Ripristinata la Congregazione si accese il desiderio di ridare nuovo impulso anche al prestigioso Collegio; mediatore efficace per la sua riapertura fu ancora il Dusmet che ne ebbe l’incarico direttamente da Leone XIII con parole che sintetizzano bene i validi contributi apportati all’Ordine e alla Chiesa: «Voi sapete, Venerato Fratello, quanto Ci sia a cuore questa cosa, la quale si collega pure con altri Nostri intendimenti… vi concorreremo come possiamo anche Noi, perché presto si possa avere cominciamento. Ma per questo molto contiamo ancora sull’opera Vostra, la quale, come fu utilissima in seno del Congresso, così confidiamo sia per essere opportunissima per avviare sulle prime il nuovo Collegio in guisa che abbia da rispondere pienamente al fine che Ci proponiamo». Tutto questo si concretizzò il 4 gennaio 1888 con la solenne e ufficiale riapertura. Sono questi alcuni segni del rinnovamento delle comunità monastiche iniziato verso la metà del XIX secolo, ed è bello che il nostro Cardinale ne sia stato uno dei fautori più convinti.

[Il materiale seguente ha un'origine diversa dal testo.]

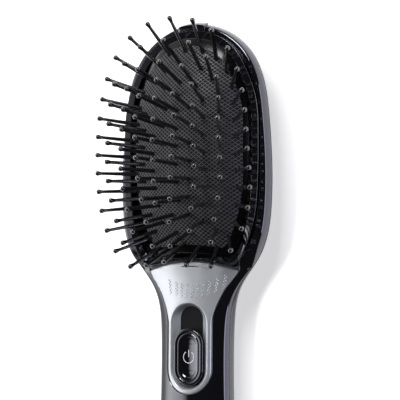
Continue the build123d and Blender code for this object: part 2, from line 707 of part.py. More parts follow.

L’abate Luigi Crippa ha sottolineato l’intento che san Giovanni Paolo II ha avuto di presentare alla comunità ecclesiale tre modelli «concreti e contemporanei di figure di monaci benedettini che egli stesso ha elevato agli onori degli altari». Si tratta dell’abate Columba Marmion, del cardinale Alfredo Ildefonso Schuster e del cardinale Dusmet. Nell’omelia di beatificazione di quest’ultimo avvenuta il 25 settembre 1988, richiamando anche il contributo a favore del Collegio internazionale sull’Aventino, il Santo Padre ha così concluso: «Il cardinale Dusmet, decoro e gloria del monachesimo, dell’Episcopato e del Sacro Collegio, ci trasmette così il messaggio profetico di un’autentica solidarietà evangelica e di una docile e operosa fedeltà al carisma della propria vocazione, vissute ed espresse nella realtà fattiva del dono totale di sé sull’itinerario tracciato dalle orme di Cristo Salvatore».
La commemorazione dei 200 anni dalla nascita del Dusmet accresca l’ardore nelle nostre comunità monastiche sempre chiamate ad essere nel mondo e nella storia quelle “scuole del servizio divino” che san Benedetto ha voluto quali indicatori del primato di Dio e della carità.